* [PROBLEM TO WORK ON]
Word for word, restate the lines from the start of the data below through the line containing "from mathutils import Vector".

* [SOURCE MATERIAL]
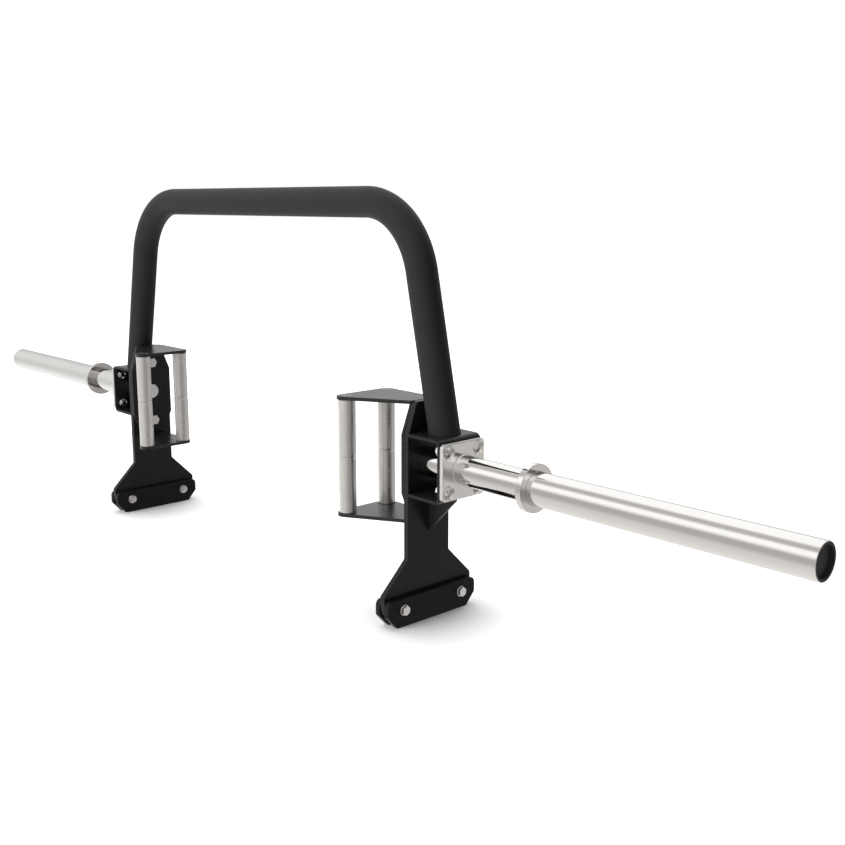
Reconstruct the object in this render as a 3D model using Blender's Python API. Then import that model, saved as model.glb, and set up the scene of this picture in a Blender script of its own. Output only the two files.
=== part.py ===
"""Open trap bar that stands on its own feet, with two grips and a turning sleeve on each side.

The frame is the stored pose: the arch upright, the sleeves level along X, the front towards -Y.
The origin is on the floor, halfway between the two sides. Every piece of a side is written
for the right side, at +X, and mirrored for the left one.
"""
import math

import bmesh
import bpy
from mathutils import Vector

# Gaps between pieces, in metres like every size here
SEAT_GAP = 0.0003           # between two pieces that touch
HOLE_GAP = 0.0003           # round a pin, tube or screw in its hole
TURN_GAP = 0.0001           # between the shaft and the bushings that turn on it

# Where things are
AXIS_HEIGHT = 0.2565        # sleeve axis above the floor
GRIP_X = 0.3293             # grip axes from the middle of the bar
FRONT_GRIP_Y = -0.0709
REAR_GRIP_Y = 0.0123

# Handle: two plates, two grips and the plate that carries them
GRIP_RADIUS = 0.0140
GRIP_CLEAR = 0.1860         # free length of a grip between its plates
SPIGOT_RADIUS = 0.0110      # turned-down ends of a grip, in the plates
GRIP_GROOVE_WIDTH = 0.0040
GRIP_GROOVE_DEPTH = 0.0006
HANDLE_PLATE_THICKNESS = 0.0060
HANDLE_PLATE_MARGIN = 0.0148    # plate edge from a grip's axis, and its corner radius
HANDLE_REACH = 0.0998       # grip axis to the back plate's face
HANDLE_NECK = 0.0540        # width of a handle plate at the leg
HANDLE_NECK_CORNER = 0.0080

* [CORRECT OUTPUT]
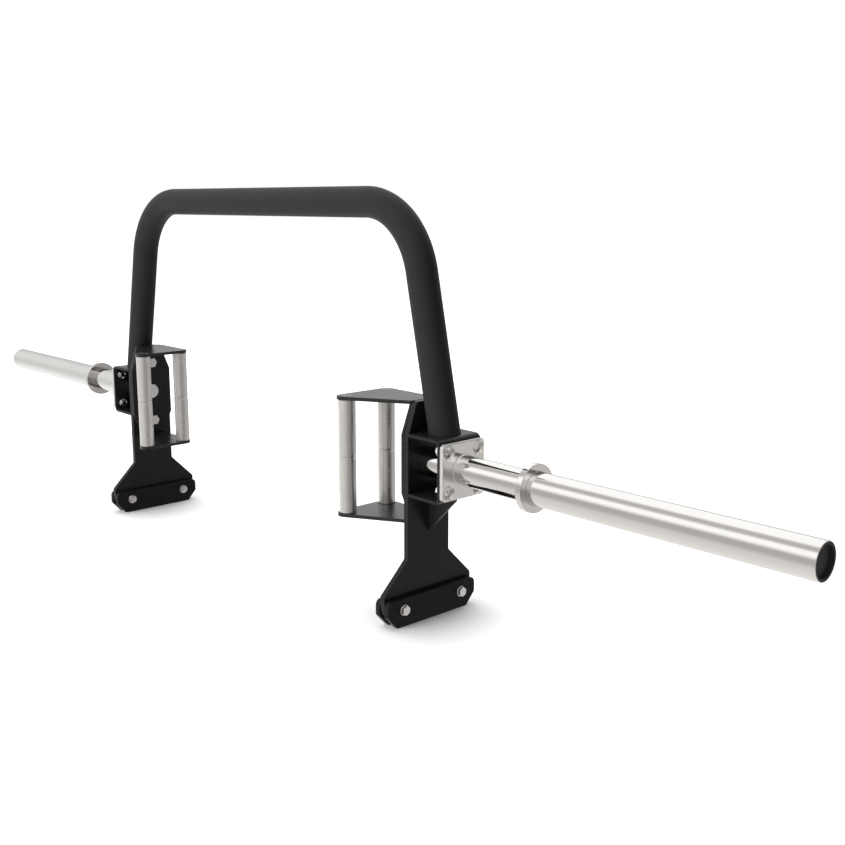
Reconstruct the object in this render as a 3D model using Blender's Python API. Then import that model, saved as model.glb, and set up the scene of this picture in a Blender script of its own. Output only the two files.
=== part.py ===
"""Open trap bar that stands on its own feet, with two grips and a turning sleeve on each side.

The frame is the stored pose: the arch upright, the sleeves level along X, the front towards -Y.
The origin is on the floor, halfway between the two sides. Every piece of a side is written
for the right side, at +X, and mirrored for the left one.
"""
import math

import bmesh
import bpy
from mathutils import Vector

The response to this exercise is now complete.